**Exercise brief:**
Pick out and copy every line below that has the word "parts".

[Data extracted from a collection]

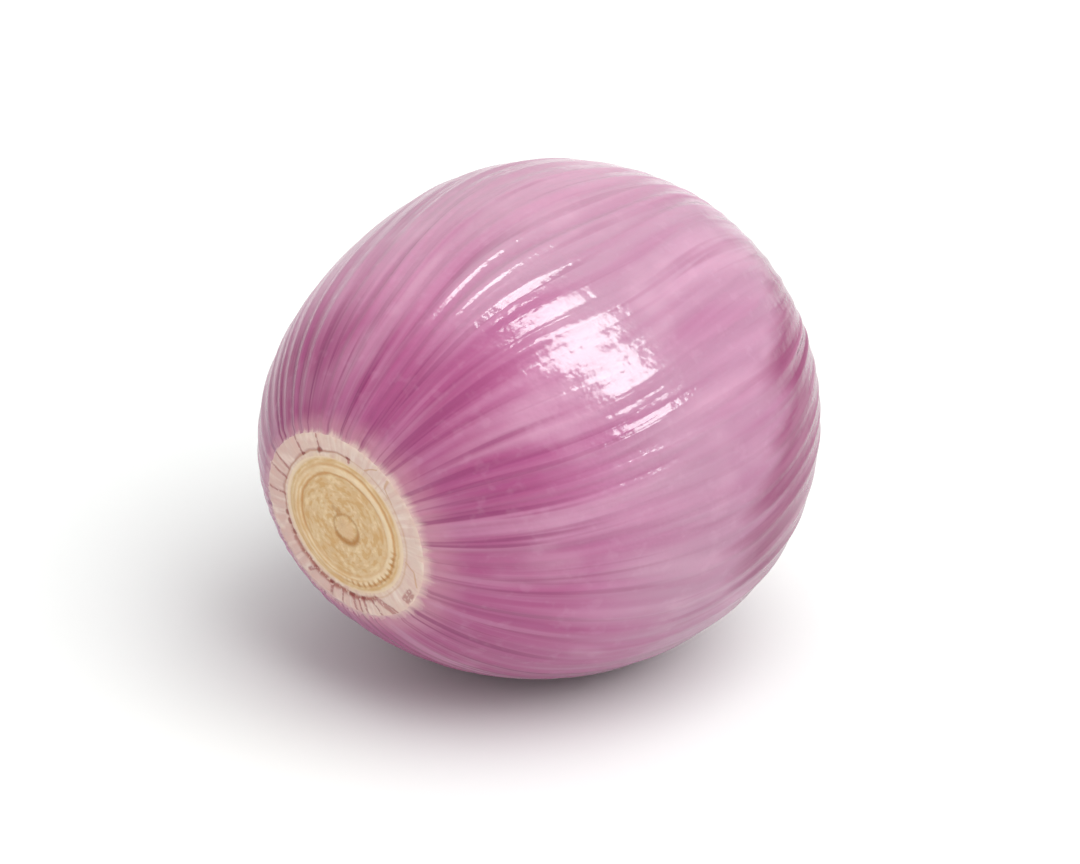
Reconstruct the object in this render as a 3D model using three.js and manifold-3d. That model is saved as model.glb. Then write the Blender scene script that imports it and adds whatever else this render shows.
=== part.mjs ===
// A peeled pink shallot, trimmed flat at the root and at the neck, lying on its side.
//
// Millimetres, +Z up. The bulb's axis runs along Y with the root end towards -Y, and it dips a
// little there, because the root half is the longer and heavier one. The origin is on the
// ground, under the middle of the bulb's bounding box.
//
// The bulb is one solid. A profile is revolved into a regular mesh, a formula then moves each
// vertex to give the oval section, the off-centre root and the veins that stand out as ribs,
// and last a flat spot is cut where the bulb rests.

import * as THREE from 'three';
import { mergeVertices } from 'three/addons/utils/BufferGeometryUtils.js';
import Module from 'manifold-3d';

// The bulb: each half is a quarter oval that would close at its reach, cut off before it does
const GIRTH_RADIUS = 18.8;
const ROOT_REACH = 22.9;
const NECK_REACH = 18.9;
const ROOT_CUT = 21.05;
const NECK_CUT = 17.5;
const SECTION_OVAL = 0.022;
const WIDEST_DIRECTION = THREE.MathUtils.degToRad(99);
const ROOT_DIP = THREE.MathUtils.degToRad(6.4);
const REST_FLAT_DEPTH = 0.4;

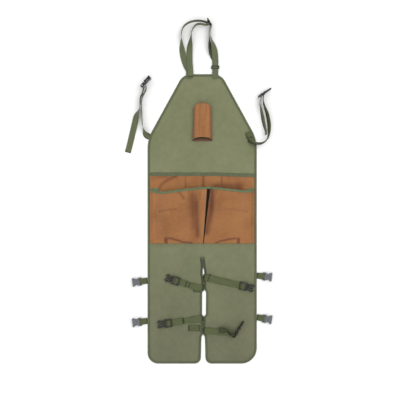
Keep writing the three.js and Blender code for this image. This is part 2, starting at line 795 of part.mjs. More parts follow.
// The right end runs straight through the tri-glide, goes round the adjuster's end bar and comes
// back down behind itself, so the tri-glide holds its two layers together.
const GLIDE = { y: 584, length: 12, bar: 2.4, travel: 20 };
const BACK_LAYER_Z = 1.2;
const FRONT_LAYER_Z = 5.05;
const STRAIGHT_END_Y = GLIDE.y + GLIDE.length / 2 + GLIDE.travel + 3;
const neckFront = [
  [NECK_X, NECK_START_Y, TAB_Z, 0, 0],
  [NECK_X, NECK_START_Y + 6, 4.3, 0, 0],
  [NECK_X, GLIDE.y - 13, FRONT_LAYER_Z, 0, 0],
  [NECK_X, GLIDE.y, FRONT_LAYER_Z, 0, 0],
  [NECK_X, GLIDE.y + 17, FRONT_LAYER_Z, 0, 0],
  [NECK_X, STRAIGHT_END_Y, FRONT_LAYER_Z, 0, 0],
  [53, 636, 6.4, 0, -6],
  [50, 656, 9, 0, -20],
  [44.5, 678, 13, 0, -48],
  [38.5, 698, 15.4, 0, -78],
  [35.5, 718, 16.6, 0, -90],
  [36.5, 738, 17.6, 0, -90],
];
const ROUND_END_BAR = [
  [32, 8.4],
  [28, 9.2],
  [24.4, 9.3],
  [21.9, 7.8],
  [21.8, 4.4],
  [24, 2.4],
  [27.6, 2.2],
  [32, 2.2],
];
const neckBack = [
  [30.5, 734, 17.4, 0, -90],
  [28.5, 714, 16, 0, -90],
  [31, 692, 14.4, 0, -80],
  [36, 670, 11, 0, -52],
  [42, 650, 7, 0, -24],
  [48, 634, 3, 0, -6],
  [NECK_X, STRAIGHT_END_Y, BACK_LAYER_Z, 0, 0],
  [NECK_X, GLIDE.y + 17, BACK_LAYER_Z, 0, 0],
  [NECK_X, GLIDE.y, BACK_LAYER_Z, 0, 0],
  [NECK_X, GLIDE.y - 13, BACK_LAYER_Z, 0, 0],
];
const roundEndBar = routeIn(adjuster, ROUND_END_BAR).map(([x, y, z]) => [x, y, z, 0, -90]);
add("neck_strap_right", strap([...neckFront, ...roundEndBar, ...neckBack]), webbing);

function triGlide() {
  const { y, length, bar } = GLIDE;
  const [low, high] = [y - length / 2, y + length / 2];
  const rails = [-1, 1].map((side) => {
    const edges = [NECK_X + side * SLOT_HALF, NECK_X + side * BUCKLE_HALF].sort((a, b) => a - b);
    return block(edges, [low, high], [2.3, 7.9]);
  });
  const across = [NECK_X - BUCKLE_HALF, NECK_X + BUCKLE_HALF];
  return geometryOf(
    union([
      ...rails,
      block(across, [low, low + bar], [6.1, 7.9]),
      block(across, [high - bar, high], [6.1, 7.9]),
      block(across, [y - bar / 2, y + bar / 2], [2.3, 4]),
    ]),
  );
}
add("neck_triglide", triGlide(), plastic);

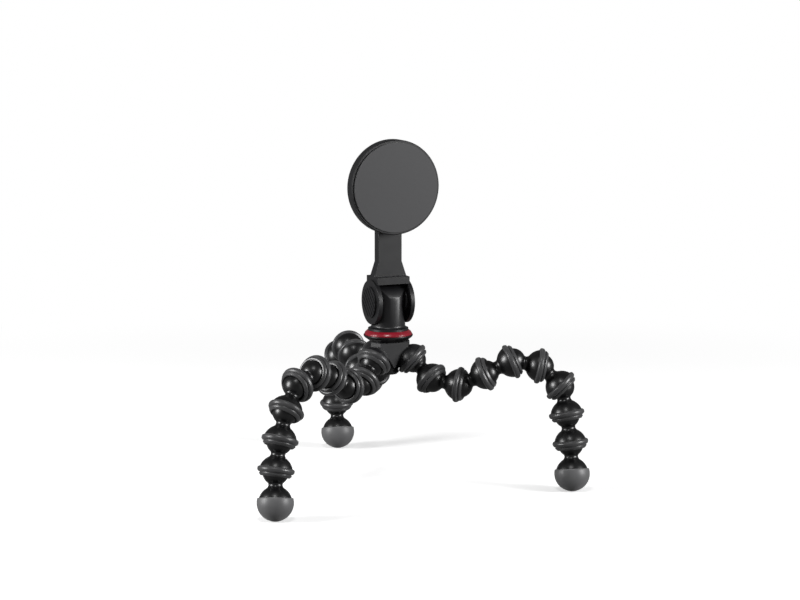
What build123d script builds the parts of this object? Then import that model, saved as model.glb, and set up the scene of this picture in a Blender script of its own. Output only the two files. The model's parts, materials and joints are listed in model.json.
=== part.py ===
from build123d import *
import os
from math import asin, cos, degrees, radians, sin, sqrt

# A flexible leg tripod with a tilting magnetic holder, in millimetres.
# +Z is up and the floor is at zero. The origin lies on the floor below the middle of the part's box.
# Each leg is a chain of ball joints: the ball of a link sits in the domed cup of the one before it.

# Links and feet
ball_radius = 7.6
ball_clearance = 0.06
cup_wall = 1.09
dome_step = 1.05
cup_mouth = 2.0
neck_radius = 4.1
neck_ball_radius = 4.4
neck_dome_radius = 5.0
neck_gap = 0.1
waist_share = 0.35

ring_height = 2.05
ring_top = 2.9
ring_width = 5.6
ring_clearance = 0.05
ring_lip_gap = 0.1

foot_wall = 0.9
foot_bevel = 0.5
foot_stud_gap = 0.25
foot_stud_height = 3.4
foot_stud_chamfer = 1.2

# Hub
socket_core_gap = 5.6
socket_slope = -43
hub_heading = 294
hub_rise = 12.1
facet_distance = 9.5
facet_half_width = 9.1
facet_drop = 4.1
facet_top_gap = 1.2
plate_depth = 5.0
hub_chamfer = 0.6
core_radius = 6.5
core_drop = 7.5
leg_room = 0.4
base_cap_inset = 0.7
base_cap_depth = 1.0
base_plug_depth = 1.2
base_cap_clearance = 0.1

# Stem, pan base and red ring
stem_radius = 10.3
flange_lip = 1.9
flange_height = 1.2
flange_chamfer = 1.2
flange_chamfer_height = 0.5
flare_height = 1.6
flare_turn_share = 0.3
flat_gap = 0.5
journal_step = 0.1
journal_clearance = 0.08
pan_washer_thickness = 0.5
base_rim = 2.3
base_taper = 2.6
base_lip = 0.6
base_height = 3.2
ring_grip_proud = 0.4
ring_grip_edge = 0.5
ring_grip_step = 0.3
ring_grip_height = 3.2

pan_screw_radius = 2.0
pan_screw_head_radius = 3.5
pan_screw_head_height = 2.4
hex_socket_share = 0.75
pan_screw_reach = 12.0
pan_bore_clearance = 0.08
thread_clearance = 0.05
spring_washer_radius = 4.2
spring_washer_thickness = 0.8

# Tilt hinge and fork
head_yaw = 24
ear_floor_gap = 2.1
ear_rim = 3.2
ear_thickness = 2.5
knuckle_flat_depth = 1.5
friction_disc_thickness = 0.4
friction_disc_radius = 7.5
hinge_clearance = 0.05
tilt_bolt_radius = 2.5
tilt_bolt_clearance = 0.06
tilt_head_radius = 4.3
tilt_head_height = 1.3
hinge_cap_inset = 4.0
hinge_cap_thickness = 1.0
hinge_cap_rib_height = 0.4
hinge_cap_rib_width = 0.8
hinge_cap_ribs = 6
bridge_gap = 0.8
bridge_thickness = 4.4
bridge_width = 16.6

# Arm and holder
arm_length = 70.0
arm_thickness = 6.6
arm_waist_width = 15.0
arm_head_radius = 12.5
arm_shoulder_height = 9.0
arm_pocket_depth = 3.6
arm_pocket_wall = 2.2
arm_pocket_corner_gap = 0.5
arm_cover_thickness = 1.4
arm_cover_clearance = 0.1
arm_screw_radius = 1.1
arm_screw_head_radius = 1.9
arm_screw_head_height = 1.1
arm_boss_radius = 2.8

puck_radius = 28.5
puck_depth = 6.2
puck_wall = 1.8
puck_floor = 1.8
puck_round = 1.4
puck_boss_wall = 1.3
puck_screw_edge = 5.0
puck_screw_count = 4
puck_screw_radius = 1.25
puck_screw_head_radius = 2.2
puck_screw_head_height = 1.2
puck_screw_reach = 4.2
shunt_thickness = 0.6
magnet_wall_gap = 0.7
magnet_width = 5.4
magnet_thickness = 2.4
magnet_count = 16
magnet_gap = 1.0
bezel_thickness = 1.8
bezel_lip = 1.6
bezel_chamfer = 0.5
pad_thickness = 1.4
pad_proud = 1.0
pad_clearance = 0.05
overrun = 1.0

# How each leg is posed: the heading of every link about the vertical and its slope above the horizontal,
# in degrees, from the hub to the foot. The right and rear legs' last slopes follow from the front leg.
leg_heading_slopes = {
    "front": [(-117, -33), (-119, 1), (-127, 25), (-123, 17), (-126, -17), (-122, -51),
              (-121, -69), (-119, -75), (-92, -76)],
    "right": [(-34, -38), (-15, -8), (-8, 26), (6, 24), (1, -11), (-7, -45),
              (-38, -77), (-34, -81), (-76, None)],
    "rear": [(107, -46), (104, -20), (103, 10), (106, 26), (104, 4), (111, -30),
             (109, -64), (86, -86), (-79, None)],
}
socket_headings = {"front": hub_heading - 60, "right": hub_heading + 60, "rear": hub_heading + 180}
link_count = len(leg_heading_slopes["front"]) - 1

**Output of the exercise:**
Keep writing the three.js and Blender code for this image. This is part 2, starting at line 795 of part.mjs. More parts follow.
What build123d script builds the parts of this object? Then import that model, saved as model.glb, and set up the scene of this picture in a Blender script of its own. Output only the two files. The model's parts, materials and joints are listed in model.json.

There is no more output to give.